There was a letter for her on her locker. She could tell from the handwriting that it was from George, and her heart rose. Looking forward to reading it, she took it out to the porch and sat down in the shade in the glorious autumn weather, the low sun washing over the trees, which were a blaze of colour as the leaves turned. Opening the letter, she began to read.
Dear May
I hope you are getting better and that you will be coming home soon. Everyone here is missing you. I still call at the Pavilion regularly though not as often as when I was a delivery boy of course. Your mum and dad seem well though they’ll be even better when they have you home again.
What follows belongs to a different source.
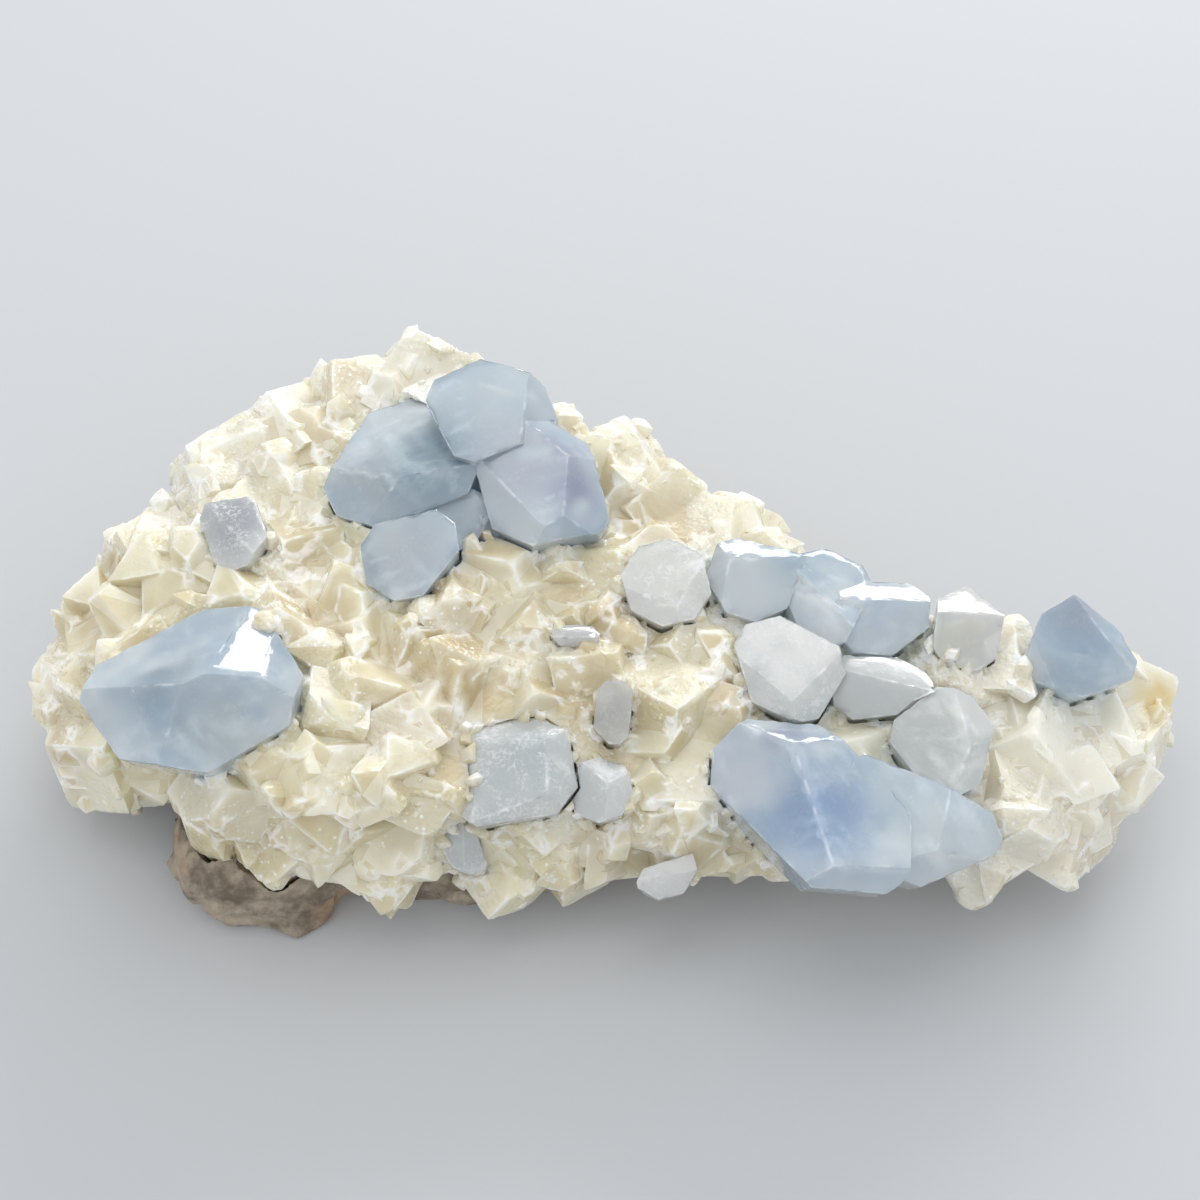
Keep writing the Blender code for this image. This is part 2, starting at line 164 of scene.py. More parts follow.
def sharpEdges(points, faces, least):
    # ends of each edge whose two triangles turn outwards by more than the least angle in degrees
    centre, normal, _ = triangleFrame(points, faces)
    sides = np.concatenate([faces[:, [0, 1]], faces[:, [1, 2]], faces[:, [2, 0]]])
    owner = np.tile(np.arange(len(faces)), 3)
    low, high = sides.min(1), sides.max(1)
    order = np.lexsort((high, low))
    low, high, owner = low[order], high[order], owner[order]
    pair = np.nonzero((low[1:] == low[:-1]) & (high[1:] == high[:-1]))[0]
    one, two = owner[pair], owner[pair + 1]
    turn = np.einsum("ij,ij->i", normal[one], normal[two])
    bulge = np.einsum("ij,ij->i", normal[one], centre[two] - centre[one])
    sharp = (turn < math.cos(math.radians(least))) & (bulge < 0)
    return points[low[pair][sharp]], points[high[pair][sharp]]


def distanceToEdges(points, starts, ends, reach, slab=4.0):
    # the shortest distance from each point to a segment, worked out square by square of the plan
    found = np.full(len(points), reach)
    run = ends - starts
    length2 = np.maximum((run ** 2).sum(1), 1e-9)
    lowX, highX = np.minimum(starts[:, 0], ends[:, 0]), np.maximum(starts[:, 0], ends[:, 0])
    for x in np.arange(points[:, 0].min(), points[:, 0].max() + slab, slab):
        here = np.nonzero((points[:, 0] >= x) & (points[:, 0] < x + slab))[0]
        near = np.nonzero((highX > x - reach) & (lowX < x + slab + reach))[0]
        if not len(here) or not len(near):
            continue
        for y in np.arange(points[here, 1].min(), points[here, 1].max() + slab, slab):
            mine = here[(points[here, 1] >= y) & (points[here, 1] < y + slab)]
            lowY = np.minimum(starts[near, 1], ends[near, 1])
            highY = np.maximum(starts[near, 1], ends[near, 1])
            close = near[(highY > y - reach) & (lowY < y + slab + reach)]
            if not len(mine) or not len(close):
                continue
            p = points[mine][:, None, :] - starts[close][None]
            t = np.clip((p * run[close]).sum(2) / length2[close], 0, 1)
            gap = np.sqrt(((p - t[:, :, None] * run[close]) ** 2).sum(2))
            found[mine] = np.minimum(found[mine], gap.min(1))
    return found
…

I have some news that will probably surprise you. I can hardly believe it myself. The thing is, May, Betty and I are getting married. She is in the family way so we have to do it as soon as possible for the sake of her reputation. It isn’t what I had planned but it’s happened and I have to do right by her. We’ll be living at my place as her parents have thrown her out and banned her from the family. Obviously there will be a lot of gossip especially as we are both only sixteen. I expect Betty will write and tell you about it herself but I wanted you to hear it from me personally.
I hope you are not too ashamed of us and very much hope that you’ll feel able to stay friends.
Your dear friend,
George
May was too shocked to move. She just sat there staring unseeingly across the gardens, feeling totally betrayed. George and Betty had done that huge, mysterious, unmentionable thing together. May wasn’t ashamed of them, or disgusted; just heartbroken that it was Betty and not her. She had always thought it would be her and George. Betty had often flirted with him and they had all taken it to be just a bit of fun, but now it seemed as though it had been more than that. Pregnant at sixteen, though; she wondered how Betty felt about that.
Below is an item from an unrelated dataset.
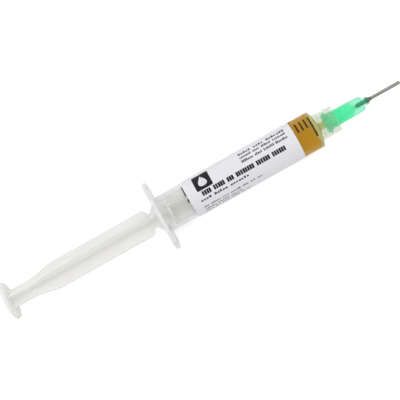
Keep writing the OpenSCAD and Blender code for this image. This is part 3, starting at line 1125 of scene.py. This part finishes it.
barrel = joined("barrel_shell", [make_barrel(), make_thread()], sharp=25)
finish_piece(
    barrel,
    clear_plastic("clear_polypropylene", (0.97, 0.977, 0.967), 1.45, 0.5, 0.93),
    "barrel",
    ["barrel"],
)
dress_faces(
    barrel,
    clear_plastic("milky_polypropylene", (0.965, 0.97, 0.983), 1.45, 0.9, 0.3),
    lambda x, r: x < 0,
)
dress_faces(
    barrel,
    clear_plastic("wet_polypropylene", (0.985, 0.99, 0.985), 1.3, 1, 1),
    lambda x, r: x > WET_FROM,
)
dress_faces(
    barrel,
    clear_plastic("collar_polypropylene", (0.88, 0.91, 0.845), 1.1, 1, 0.93, 0.3, 0.42),
    lambda x, r: x > BARREL_END - SHOULDER_ROUND / 2,
)
dress_faces(
    barrel,
    clear_plastic("nozzle_polypropylene", (0.985, 1, 0.97), 1.1, 1, 1),
    lambda x, r: x > COLLAR_FLOOR and r < nozzle_r(COLLAR_FLOOR) + 0.05,
)
finish_piece(make_rod(), white_plastic(), "plunger_rod", ["plunger_rod"])
finish_piece(make_gasket(), rubber(), "gasket", ["gasket"])
gel = finish_piece(make_gel(), amber_gel(), None, ["flux_gel"])
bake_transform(gel)
hub = make_hub()
# Painted: the hub's greens, outside and on its inner faces, change along it to stand in for how light through
# the hollow and the solid front looks.
hub_green = green_plastic("green_polypropylene", (0.1, 0.9, 0.43), (0.33, 0.86, 0.61), (0.3, 0.7, 0.5))
finish_piece(hub, hub_green, "needle", ["needle_hub"])
inside_green = green_plastic("green_inside", (0.93, 0.99, 0.97), (0.28, 0.97, 0.62), (0.6, 0.9, 0.8))
dress_faces(hub, inside_green, lambda x, r: x < BOSS_FRONT - WELL_L and r < SOCKET_R + 0.05)
cannula = make_cannula()
steel = drawn_steel("stainless_steel", (0.25, 0.242, 0.227), (0.4, 0.39, 0.368))
finish_piece(cannula, steel, "needle", ["cannula"])
# Painted: inside the hub the steel takes a green that stands in for the tint and shade of the light reaching
# it through the green hub.
painted_hub_tint_steel = drawn_steel("painted_hub_tint_steel", (0.08, 0.3, 0.18), (0.15, 0.48, 0.3))
dress_faces(cannula, painted_hub_tint_steel, lambda x, r: x < BOSS_FRONT)
bead = make_bead()
resin = adhesive("cured_adhesive", (0.07, 0.08, 0.075), (0.15, 0.165, 0.155))
finish_piece(bead, resin, "adhesive", ["adhesive_bead"])
shaded_resin = adhesive("shaded_adhesive", (0.08, 0.3, 0.19), (0.14, 0.45, 0.3))
dress_faces(bead, shaded_resin, lambda x, r: x < BOSS_FRONT)
finish_piece(make_label(), label_paper(), "barrel", ["label"])

black_ink = ink("black_ink", (0.008, 0.008, 0.01))
grey_ink = ink("grey_ink", (0.06, 0.06, 0.075))
heading, lines = make_print()
finish_piece(heading, black_ink, "barrel")
finish_piece(lines, grey_ink, "barrel")
square, drop = make_icon()
finish_piece(square, black_ink, "barrel")
finish_piece(drop, ink("white_ink", (0.8, 0.8, 0.84)), "barrel")
finish_piece(make_scale(), black_ink, "barrel")

bpy.context.scene.view_settings.view_transform = "Standard"

# Through the collar, hub, nozzle and gel and out again, light crosses more faces than the default lets it.
bpy.context.scene.cycles.max_bounces = 32
bpy.context.scene.cycles.transmission_bounces = 32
In an isolated place like Ashburn you became institutionalised and distant from the outside world. Now she realised that life beyond these rolling hills was moving on without her. It had to, of course. People didn’t stop living and progressing just because she was ill, and why should they take her into account when she wasn’t around? One thing was for sure, she had to end any romantic notions about George. He was going to be a married man. Even the thought seemed ludicrous, because he was still just a boy.